Cmentarzysko wojów sprzed dwóch tysięcy lat odkryto w powiecie gorzowskim. Sensacyjne znalezisko odsłoniły powyrywane przez silny wiatr w ubiegłym roku drzewa. Obszar cmentarzyska może obejmować nawet kilka hektarów. W pobliżu mogą znajdować się także pozostałości osady. To dopiero początek wyjaśniania zagadki tego miejsca – przyznają pasjonaci historii.


Historia odkrycia jest równie niesamowita co samo odkrycie. W październiku ubiegłego roku przez region przetoczyła się wichura, która powyrywała w lasach drzewa z korzeniami. Okazało się, że kataklizm odsłonił sensacyjne zabytki archeologiczne.

W kwietniu ubiegło roku artefakty, które odsłoniła ziemia zauważył poszukiwacz zrzutów poroży. Mężczyzna znalazł między innymi grot. Swoim znaleziskiem zainteresował pasjonatów historii.

Pojechaliśmy zobaczyć to miejsce. Nie wierzyliśmy w to, co zobaczyliśmy. W dziurach po drzewach, między korzeniami, leżały trzy umba, dwa imacze, grot włóczni, nóż i kości. Wszystko wskazywało na to, że w tym miejscu może znajdować się miejsce pochówków ciałopalnych z I-III wieku naszej ery. O odkryciu natychmiast poinformowaliśmy pracowników Muzeum Twierdzy Kostrzyn oraz Konserwatora Zabytków w Gorzowie Wielkopolskim - mówi eksplorator, Dariusz de Lorm.

Po potwierdzeniu znaleziska rozpoczęła się procedura pozyskiwania odpowiednich zgód na dalsze badania. Ostatecznie badacze wrócili na teren odkrycia jesienią tego roku.

Na początku listopada rozpoczęły się dalsze badania. Kolejne znaleziska potwierdzały pierwotną tezę, że chodzi o zabytki archeologiczne, które mogą mieć blisko dwa tysiące lat. W czasie prac udało się odnaleźć ostatecznie trzy kompletne pochówki oraz jeden niekompletny.

Odnaleziono kolejne umbo (okucie środka tarczy), imacz (uchwyt do tarczy), nóż, grot włóczni oraz rytualny, pogięty miecz. W glinianym naczyniu odnaleziono także prochy pochowanych osób. Wstępne datowanie potwierdziło, że chodzi o pochówek z pierwszego wieku naszej ery.

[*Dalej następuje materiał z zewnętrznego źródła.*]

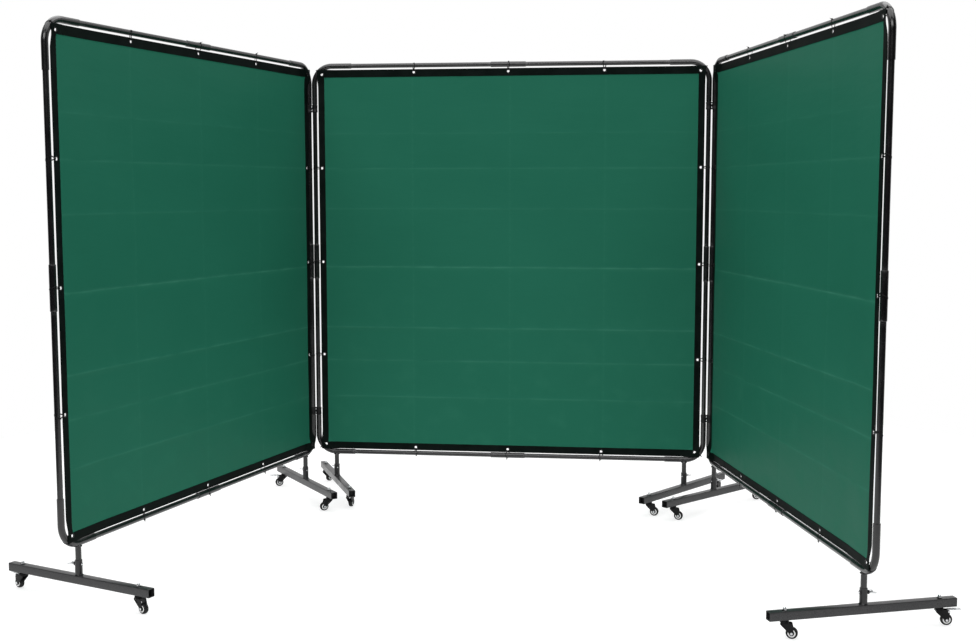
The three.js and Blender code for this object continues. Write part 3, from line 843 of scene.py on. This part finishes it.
def tie(tube_point, tube_way, radius, hole_point, lean, head_at, tail):
    """A cable tie as a flat strap carried round a loop: from the eyelet's rim straight to the
    tube, round it, and straight back. The strands lean apart along the tube by lean."""
    across = unit(tube_way)
    reach = hole_point - tube_point
    reach = reach - reach @ across * across
    out = unit(reach)
    side = np.cross(across, out)
    if side[1] > 0:
        side = -side
    distance = np.linalg.norm(reach)
    r = radius + 0.4
    touch = math.acos(min(0.98, r / distance))
    turn = np.linspace(touch, 2 * math.pi - touch, 22)
    wrap = r * (np.cos(turn)[:, None] * out + np.sin(turn)[:, None] * side)
    slide = lean * np.cos(np.linspace(0, math.pi, 22))
    wrap = tube_point + wrap + slide[:, None] * across
    front, back = hole_point + side * 2.6, hole_point - side * 2.6
    share = np.linspace(0, 1, 5)[1:, None]
    up = front + (wrap[0] - front) * share[:-1]
    down = wrap[-1] + (back - wrap[-1]) * share
    line = np.vstack([[hole_point], [front], up, wrap, down])
    strap = np.array([[-2.1, -0.35], [2.1, -0.35], [2.1, 0.35], [-2.1, 0.35]])
    made = [carried(strap, line, across, ring=True)]
    at = int(head_at * 21)
    ray = unit(wrap[at] - slide[at] * across - tube_point)
    along = np.cross(across, ray)
    box = slab(rounded_box(2.3, 2.6, 0.8, 4), 0.2, 3.6, 0.5)
    base = np.array([across, along, ray])
    made.append(outward(wrap[at] + box[0] @ base, box[1]))
    ends = wrap[at] + ray * 1.6 + (along * 0.6 + ray) * np.array([0, 0.4, 0.75, 1.0])[:, None] * tail
    made.append(carried(strap * (0.9, 1), ends, across))
    return made


def tie_spots(panel):
    """For each eyelet: its middle, the way to its tube, the nearest point on the tube's axis,
    and the tube's direction and radius."""
    for cx, cz in SPOTS:
        at_side, at_end = abs(cx) > NEAR_TUBE, abs(cz - HALF) > NEAR_TUBE
        sx, top = math.copysign(1, cx), cz > HALF
        y = float(depth(np.array(cx), np.array(cz), panel))
        sz = 1 if top else -1
        level = SIDE if top else 0.0
        if at_side and at_end:
            inset = BEND_RADIUS * (1 - math.sqrt(0.5))
            base = np.array([sx * (HALF - inset), 0, level - sz * inset])
            way, radius = np.array([-sz * sx, 0, 1.0]), SLEEVE / 2
        elif at_side:
            base, way = np.array([sx * HALF, 0, cz]), np.array([0, 0, 1.0])
            radius = (SLEEVE if abs(cz - HALF) < MIDDLE_SLEEVE / 2 else TUBE) / 2
        else:
            base, way = np.array([cx, 0, level]), np.array([1.0, 0, 0])
            radius = (SLEEVE if abs(cx) < MIDDLE_SLEEVE / 2 else TUBE) / 2
        hole = np.array([cx, y, cz])
        if at_side and at_end:
            pull = np.array([sx, 0, sz]) / math.sqrt(2)
        else:
            pull = unit((base - hole) * (1, 0, 1))
        yield hole, pull, base, way, radius


print("an eyelet has", len(eyelet()[1]), "faces")

# %% Build the curtains
rng = np.random.default_rng(7)
for panel, place in PANELS.items():
    points, faces, face_finish, flat = curtain_shell(panel)
    body = f"{panel}_panel"
    creases = fold_lines(flat[:, 0], flat[:, 1])
    handled = ramp((SHEET_LOW + 900 - flat[:, 1]) / 700) * 0.8 + 0.2
    weld = np.exp(-np.abs(from_edge(flat[:, 0], flat[:, 1]) - 26) / 2)
    film = make(
        f"{panel}_curtain_sheet", put(place, (points, faces)), [GREEN_VINYL, BLACK_HEM], body,
        [f"{panel}_curtain"], {"crease": creases, "handled": handled, "weld": weld},
        face_finish,
    )
    layer = film.data.uv_layers.new(name="cloth")
    corner_points = np.empty(len(film.data.loops), np.int32)
    film.data.loops.foreach_get("vertex_index", corner_points)
    layer.data.foreach_set("uv", (flat[corner_points] * MM).astype(np.float32).ravel())
    rings, ties = [], []
    ring = eyelet()
    for hole, pull, base, way, radius in tie_spots(panel):
        rings.append(shifted(ring, *hole))
        lean, head, tail = rng.uniform(6, 10), rng.uniform(0.14, 0.22), rng.uniform(4.0, 8.0)
        if hole[0] * HINGE_SIDE[panel] > NEAR_TUBE:
            head = 1 - head
        elif abs(hole[0]) < NEAR_TUBE:
            head *= 2
        ties += tie(base, way, radius, hole + pull * 4.2, lean * rng.choice([-1, 1]), head, tail)
    eyelets = make(f"{panel}_eyelets", put(place, *rings), EYELET_METAL, body)
    make(f"{panel}_ties", put(place, *ties), BLACK_NYLON, body)
    print(panel, "curtain:", len(faces), "faces,", len(SPOTS), "eyelets")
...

Badania wciąż trwają. Zdaniem eksploratorów teren cmentarzyska może obejmować nawet kilka hektarów. Nie udało się odnaleźć także śladów osady, która powinna znajdować się w pobliżu miejsc pochówków.

Miejsce to bez wątpienia jeszcze przez wiele lat będzie odkrywać swoje tajemnic. Badacze, którzy do tej pory prowadzili prace przy współpracy z wolontariuszami i ochotnikami zamierzają występować o dalsze zgody na poszukiwania. Będą zbierać także fundusze na prowadzenie prac.

Prowadzący prace przypominają, że teren, na którym dokonano odkrycia jest od ubiegłego roku wpisany do rejestru stanowisk archeologicznych i jest prawnie chroniony. Jakiekolwiek prace w tym miejscu bez odpowiednich zgód są nielegalne.